Central truncal fat deposits had direct links.
Reprinted from Eating Disorders Review
March/April Volume 27, Number 2
The pattern of body fat distribution appears to be related to body dissatisfaction, according to the results of a recent study. In what is believed to be the first longitudinal study of body fat distribution, body image, and disordered eating, researchers found that patterns of fat deposits, particularly in the central part of the body, may have special relevance to the development of eating disorders (Am J Clin Nutr. 2015. 102:736).
Dr. Laura A. Berner and colleagues measured body composition in 294 adult women at risk of weight gain. The measurements were made at baseline, and then at 6 months and 24 months. In addition, the researchers assessed loss of control (LOC) eating, body dissatisfaction, and depressive symptoms at baseline, 6 weeks, 6 months, 12 months, and 24 months, using the Eating Disorder Diagnostic Interview and the Multi-dimensional Body-Self Relations Questionnaire-Appearance Scales Body Areas Satisfaction subscale, and a depression scale. Of the original group of 294, 197 women completed all follow-up visits.

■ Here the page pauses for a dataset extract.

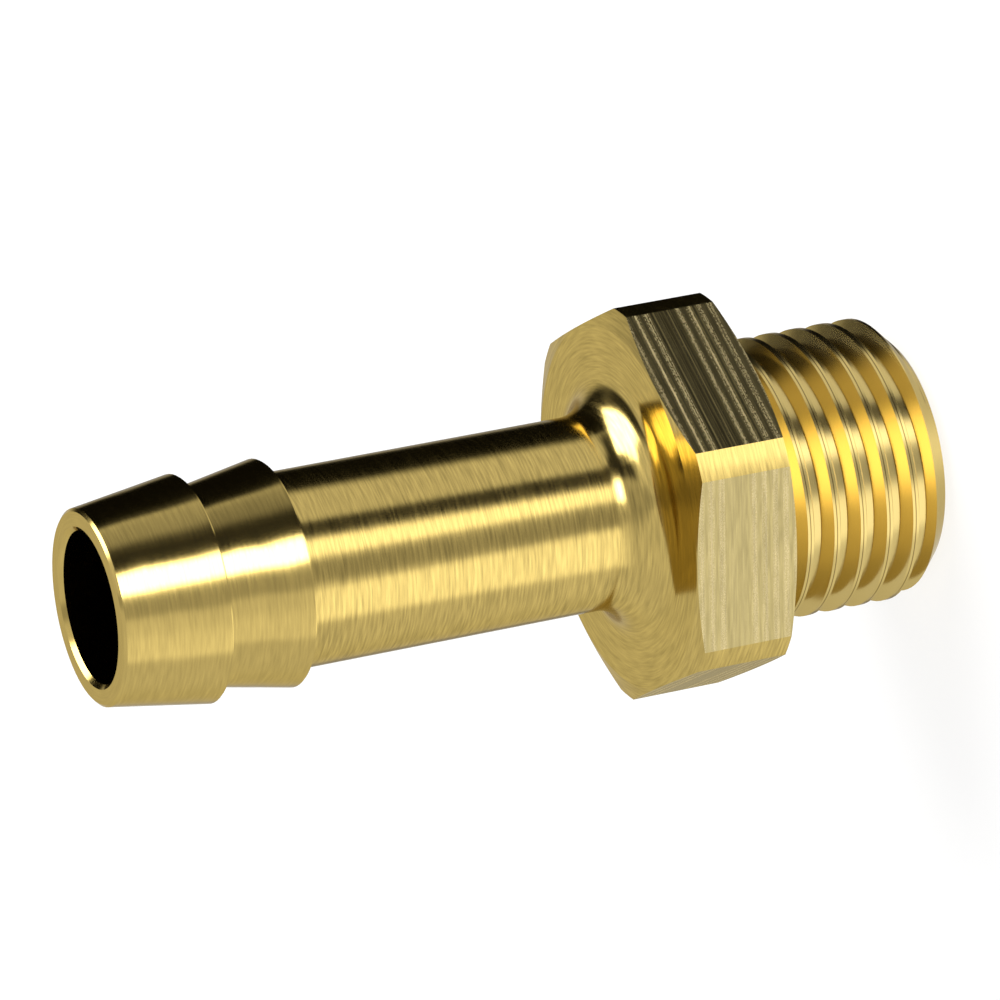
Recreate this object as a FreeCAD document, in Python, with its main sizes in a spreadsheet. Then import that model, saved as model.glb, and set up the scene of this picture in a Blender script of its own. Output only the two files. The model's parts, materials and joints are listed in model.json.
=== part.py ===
import FreeCAD, Part
import math
import os
import Sketcher

# Screw-in hose tail, turned in one piece from brass hexagon bar. All sizes are in millimetres.
# The axis is Z. The origin is on it, at the hexagon's face on the thread's side: the hose stem
# points up from there, through the hexagon, and the thread points down.

PART_NAME = "hose_tail"

SIZES = (
    ("hose_stem_length", 26.0, "from the stem's mouth to the hexagon"),
    ("tube_diameter", 9.0, "plain tube, and the foot of the rear barb"),
    ("nose_diameter", 9.0, "front barb at the mouth"),
    ("barb_diameter", 10.5, "sharp back edge of each barb"),
    ("front_barb_length", 4.9, "along the axis"),
    ("rear_barb_length", 4.0, "along the axis"),
    ("barb_edge_chamfer", 0.08, "breaks the back edge of each barb"),
    ("nose_chamfer", 0.12, "outer edge of the mouth"),
    ("shoulder_radius", 2.0, "fillet where the tube meets the hexagon"),
    ("bore_diameter", 7.0, "right through"),
    ("bore_chamfer", 0.2, "edge of the bore at each end"),
    ("hexagon_flats", 17.0, "across flats"),
    ("hexagon_thickness", 5.0, "along the axis"),
    ("hexagon_corners", 18.9, "diameter to which the six corners are turned"),
    ("face_margin", 0.05, "flat face's circle inside the flats"),
    ("hexagon_bevel", 18.0, "degrees from the face to the turned bevel"),
    ("thread_length", 9.0, "from the hexagon to the thread's end"),
    ("thread_diameter", 13.157, "over the crests"),
    ("thread_pitch", 1.337, "19 turns to the inch"),
    ("thread_depth", 0.68, "crest to root, along a radius"),
    ("flank_angle", 27.5, "degrees from a radius to each flank"),
    ("root_width", 0.33, "flat at the thread's root, along the axis"),
    ("end_chamfer", 1.0, "at 45 degrees on the thread's end"),
    ("relief_floor", 0.33, "width of the floor of the groove next to the hexagon"),
    ("relief_margin", 0.12, "how far that floor lies below the thread's root"),
    ("relief_slope", 30.0, "degrees from the hexagon's face to the groove's far wall"),
    ("thread_phase", 0.637, "centre of the thread's first groove on +X, below the hexagon"),
    ("thread_run_out", 0.65, "where the groove's centre stops in the relief, below the hexagon"),
    ("cutter_overrun", 0.1, "how far the thread's cutter reaches past the crests"),
)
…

Women with greater central fat stores were less satisfied with their bodies and the authors’ longitudinal findings suggest that, independent of body mass index and depressive symptoms, larger stores of truncal fat, especially in the abdominal region, may be a risk factor for development of LOC eating. In addition, the authors reported that the combination of larger percentages of fat stored in such central regions and body dissatisfaction may help maintain or exacerbate LOC eating.